During the same year, Ives made a reconnaissance into sections of the Indian and Nepal Himalaya. This resulted in the selection of Nepal for a full-scale reconnaissance in 1979 with the identification of Kakani (Middle Mountains) and Khumbu (High Himal) as field test areas for what originally was to be a study of mountain hazards and their possible abatement. The move into the Himalaya coincided with Professor Bruno Messerli, University of Bern, Switzerland, becoming co-coordinator of the Highland-Lowland Interactive Systems project and his home institution an affiliate of UNU. The Ives-Messerli partnership continued until 2000 when Professor Hans Hurni, also of the University of Bern, accepted the leadership position. He had been involved in some of the early work in Northern Thailand and, with Messerli, saw the expansion of UNU's mountain project into Ethiopia and the Highlands of East Africa.

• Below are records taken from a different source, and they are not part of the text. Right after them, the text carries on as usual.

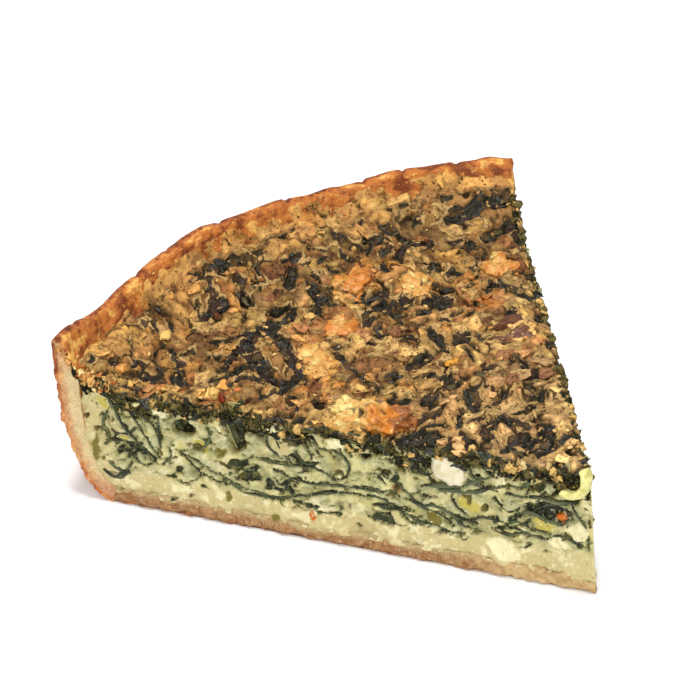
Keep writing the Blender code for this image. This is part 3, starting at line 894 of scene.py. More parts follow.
def top_surface(radius, angle):
    """The browned top at these radii and angles: where it lies, and what lies there."""
    z = filling_top(np.minimum(radius, INNER_RADIUS), angle)
    # At the rim a thin film of custard runs up the pastry's slope, to an uneven line.
    steep = (slope_top[1] - SLOPE_FOOT) / (slope_top[0] - INNER_RADIUS)
    slope = SLOPE_FOOT + (radius - INNER_RADIUS) * steep
    unrolled = radius + steep * np.maximum(radius - INNER_RADIUS, 0)
    on_arc = np.column_stack([unrolled, angle * RIM_RADIUS, 0 * angle])
    ends = FILM_END + FILM_ENDS_SPREAD * rough(on_arc * (0, 1, 0), 9, 56, 3, 0.6)
    ends -= FILM_DROP_AT_CUT * (1 - smooth(angle / FILM_RECOVERY))
    film = FILM_THICKNESS * smooth((ends - slope) / 1.2 + 0.5) - 0.5 * smooth((slope - ends) / 1.2)
    z = np.maximum(z, slope + film)
    places = placed(radius, angle, swelled(radius, angle, z))
    spread = placed(unrolled, angle, z) - (TIP[0], 0, 0)
    depth, on_leaf = leaf_field(spread)
    depth -= 2.5 * smooth((slope - SLOPE_FOOT) / 2)
    relief, rise, tone, gap = top_relief(spread, depth, on_leaf)
    # Each pit at the rim is sunk inside a raised ring, and its rise is lowered, so that the finish paints it
    # dark as shade.
    for x, y, size in RIM_PITS:
        distance = np.hypot(places[:, 0] - TIP[0] - x, places[:, 1] - y) / size
        relief += 0.5 * np.exp(-(((distance - 1.1) / 0.25) ** 2)) - 1.3 * smooth(1.3 - distance)
        rise -= 1.5 * smooth(1.4 - distance)
    # The cut edges crumble: they are lower and rounded, unevenly.
    edge = radius * np.minimum(np.sin(angle), np.sin(SLICE_ANGLE - angle))
    ragged = np.clip(1 + 0.9 * swells(spread, 5, 61) + 0.6 * swells(spread, 1.8, 62), 0.15, 3)
    at_edge = np.exp(-edge / (1.1 * ragged))
    relief -= 1.3 * at_edge * ragged
    places[:, 2] += relief * (1 - 0.5 * smooth((radius - INNER_RADIUS) / 1))
    film_share = smooth((slope - SLOPE_FOOT - 1) / 3)
    return places, spread, depth, on_leaf, rise, tone, gap, at_edge, film_share


def browned_colour(spread, tone, film_share):
    """Colour of the custard's skin: stains, then each flake's own tone, golden where it is a thin film."""
    colour = stained(spread, torn(spread, 1.6, 0.6))
    patch = np.column_stack([
        np.interp(tone, FLAKE_TONES, [tint[i] for tint in FLAKE_COLOURS]) for i in range(3)])
    colour = colour * 0.35 + patch * 0.65
    colour = over(colour, 0.6 * film_share, GOLDEN)
    # A band along the rim is golden, in patches, and the tip stayed pale.
    flat = spread * (1, 1, 0)
    from_middle = np.hypot(spread[:, 0], spread[:, 1] - TIP[1])
    band = smooth((from_middle - INNER_RADIUS + 9) / 5) * smooth(0.7 + 0.9 * swells(flat, 10, 73))
    colour = over(colour, 0.65 * band, BAND_GOLD)
    colour = over(colour, 0.5 * smooth(-spread[:, 1] / 35), PALE_SKIN)
    # The oven was hotter at the back, and browned the rim side and the right half more.
    browned = BROWNED_MORE * (spread[:, 1:2] - 20) / 60 + 0.14 * smooth(spread[:, :1] / 30)
    return colour * (1 - browned * (1 - 0.7 * band[:, None]))


def sink_lid(places, lid):
    """Draws these places in and sinks them, out of sight under the hollows."""
    middle = places.mean(axis=0)
    places[lid] = middle + (places[lid] - middle) * LID_SHARE
    places[lid, 2] = LID_HEIGHT


def make_browned_top(finish_used):
    bm = three_cornered_sheet(TOP_FACETS)
    drawn_down(bm, SKIRT_ROWS)
    mesh = mesh_from(bm, "browned top")
    flat = places_of(mesh)
    share, angle = wedge_places(flat)
    row = -flat[:, 2]
    radius = share * inner_radius(FILM_HEIGHT)
    places, spread, depth, on_leaf, rise, tone, gap, at_edge, film_share = top_surface(radius, angle)
    # The skirt hangs down the cuts: it stands a little proud of them and then goes in behind them.
    hung = row > 0
    down = row * SKIRT_STEP * (1 + 0.35 * swells(spread * (1, 1, 0), 5, 63))
    along = np.column_stack([places[:, :2], places[:, 2] - down])
    out = 0.35 + 0.9 * rough(along, 2.6, 64, 3, 0.6) - 0.02 * row**2
    for outward, near in cut_sides(angle):
        side = near & (radius > 0.5)
        places[side] += outward * (out * smooth(row / 2 + 0.3))[side, None]
    places[:, 2] -= down * hung
    # The last row closes the skirt.
    sink_lid(places, row > SKIRT_ROWS - 0.5)
    set_places(mesh, places)
    paint(
        mesh,
        custard_colour=browned_colour(spread, tone, film_share), leaf_depth=depth, on_leaf=on_leaf,
        rise=rise, gap=gap, hung=np.where(hung, down, 0) + np.where(angle > half_angle, 0.4, 1.1) * at_edge,
    )
    return shown("browned_top", mesh, finish_used, "custard", "filling")


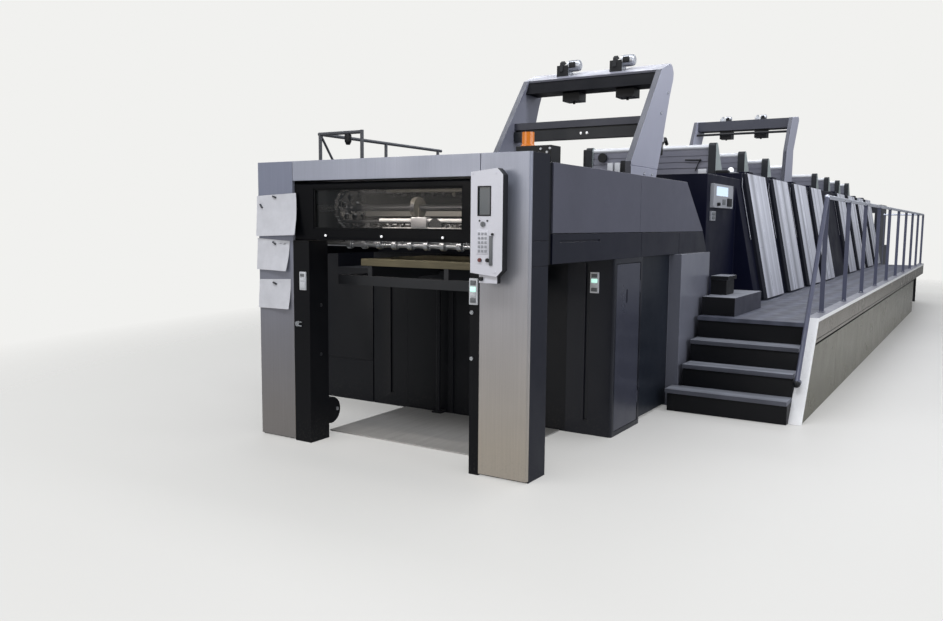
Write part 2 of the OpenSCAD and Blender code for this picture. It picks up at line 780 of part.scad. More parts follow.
module hoist_arch_rear() {
    color("#a8abb1") placed() both_sides()
        side_shape([[rear_leg_y + 20, unit_h], [rear_leg_y + 620, unit_h],
                    [rear_leg_y + 640, rear_arch_h - 600], [rear_leg_y + 1000, rear_arch_h - 60],
                    [rear_leg_y + 985, rear_arch_h - 20], [rear_leg_y + 940, rear_arch_h],
                    [rear_leg_y + 450, rear_arch_h - 60], [rear_leg_y + 120, rear_arch_h - 640]],
                   [rear_arch_x, rear_arch_x + leg_t]);
}

// A hoist motor of relative size k: its foot on the beam from z0 in front to z1 behind, the motor and the
// hook yoke
module hoist_motor(x, y, z0, z1, k) {
    side_shape([[y - 60, z0], [y + 60, z1], [y + 60, z1 + 75 * k], [y - 60, z1 + 75 * k]],
               [x - 90 * k, x + 50 * k]);
    bar_x([x + 30 * k, x + (30 + motor_l) * k], y, z1 + (motor_r + 12) * k, motor_r * k);
    side_shape([[y - 75, z1 + 6], [y - 55, z1 + 105 * k], [y - 20, z1 + 128 * k], [y + 30, z1 + 105 * k],
                [y - 20, z1 + 85 * k], [y - 40, z1 + 6]], [x - 55 * k, x - 15 * k]);
}

// Gear case of a hoist under its beam
module gear_case(x, y, under, height) {
    block([x, x + 200], [y - 90, y + 90], [under - height, under + 5]);
}

// Top of the front beam's cap at a place along the press
function cap_z(y) = arch_h - 100 + (y - flank_top_y - 400) * 100 / 270;

module hoist_beams() {
    color("#2d2f36") placed() {
        top_y = flank_top_y + 560;
        beam_z = arch_h - beam_drop;
        side_shape([[flank_top_y + 340, beam_z], [flank_top_y + 410, arch_h - 122],
                    [flank_top_y + 690, arch_h - 16], [flank_top_y + 730, arch_h - 70],
                    [flank_top_y + 640, beam_z]], [-arch_x, arch_x]);
        for (x = [-350, 275]) {
            hoist_motor(x, top_y, cap_z(top_y - 60), cap_z(top_y + 60), 1);
            gear_case(x, top_y, beam_z, 90);
        }
        bars_z = arch_h - bars_drop;
        block([-arch_x, arch_x], [bar_y, bar_y + 100], [bars_z - 198, bars_z - 95]);
        block([-arch_x, arch_x], [bar_y + 60, bar_y + 90], [bars_z - 96, bars_z - 72]);
        block([-arch_x, arch_x], [bar_y + 20, bar_y + 100], [bars_z - 73, bars_z]);
        block([-rear_arch_x, rear_arch_x], [rear_leg_y + 500, rear_leg_y + 800],
              [rear_arch_h - 220, rear_arch_h - 60]);
        for (x = [-400, 190]) {
            hoist_motor(x + 60, rear_leg_y + 620, rear_arch_h - 62, rear_arch_h - 62, 0.7);
            gear_case(x, rear_leg_y + 650, rear_arch_h - 220, 140);
        }
        bar_x([-rear_arch_x, rear_arch_x], rear_leg_y + 450, rear_arch_h - 290, 20);
    }
}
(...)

The mountain project subsequently extended into Yunnan, China, the Andes, Tajikistan, and Madagascar. Field excursions and conferences were also held in Papua-New Guinea, Tibet, the Tien Shan and western Szechwan, China, Chile, Ecuador, Bolivia, Switzerland, Japan, and the United States. The project had clearly become global in nature and a large number of institutional linkages evolved. The theoretical basis was closely linked with UNESCO's Man and the Biosphere (MAB) Programme – Project 6 (impact of human activities on mountain ecosystems) and the Commission on Mountain Geoecology of the International Geographical Union. It facilitated the establishment of the International Mountain Society in 1980 and the quarterly journal Mountain Research and Development the following year. Thus, applied and fundamental research, the training of young scholars, and the wide dissemination of the results of the research were the hallmarks of the project. To further strengthen institutional affiliations, strong support was given to the formation of the African Mountain Association and the Andean Mountain Association. Moreover, elements of the research had repercussions that were far more significant than could have been anticipated at the time. This began when early results of the research in Nepal challenged and eventually disproved the influential belief in catastrophic Himalayan environmental degradation.
Throughout most of the final thirty years of the last century the major multi-lateral, bilateral, and national aid and development agencies centred much of their investment in the Himalaya on the pursuit of policies based on an unsound assumption. This presumed that the Himalaya were facing an environmental crisis driven by massive deforestation of the mountain slopes by the rapidly expanding subsistence agricultural populations who depended upon forest products. This was causally linked with soil erosion and landsliding and increasingly severe flooding in Gangetic India and Bangladesh. An international conference, held at Mohonk Mountain House, New York State, in 1986 and sponsored by UNU, brought this dominating paradigm under critical scrutiny. It was found to be basically unsound; the supporting arguments were published in book form in The Himalayan Dilemma: Reconciling Development and Conservation (Ives and Messerli, 1989).
This process of fundamental research followed by open discussion exemplified the unique opportunity that academic status provides for UNU. Unlike the more policy-oriented United Nations agencies, it is better able to tackle politically sensitive issues. The Himalayan controversy was one of several that became the focus of the mountain project. It was the critical one, however, that provided much of the initiative leading to the inclusion of Chapter 13 (Managing fragile environments – sustainable mountain development) into Agenda 21 during the Rio de Janeiro Earth Summit in 1992. Furthermore, this impetus continued through to the special General Assembly of the UN (1997 – Rio-Plus-Five) and helped facilitate the recognition of 2002 as the International Year of Mountains.
With the declaration of the IYM, the UNU mountain project was evaluated and restructured so that it could more effectively contribute to the challenges of 2002 and beyond. The project has evolved from "Highland-Lowland Interactive Systems", to "Mountain Ecology and Sustainable Development", to its current designation: Global Mountain Partnership Programme (GMPP). The framework for the new departure was formulated in Tokyo in July 2000 by representatives of UNU, the Centre for Development and Environment, University of Bern, and several Japanese mountain-related groups, especially, Hokkaido University. UNU-GMPP will further increase UNU's involvement in mountains with the primary goals of promoting sustainable development of mountain systems worldwide and of enhancing understanding of the increasingly serious problems that challenge mountain communities and environments today. There will be an initial concentration on "Sustainable Use and Development of Natural Resources in the High Pamir Mountains of Central Asia".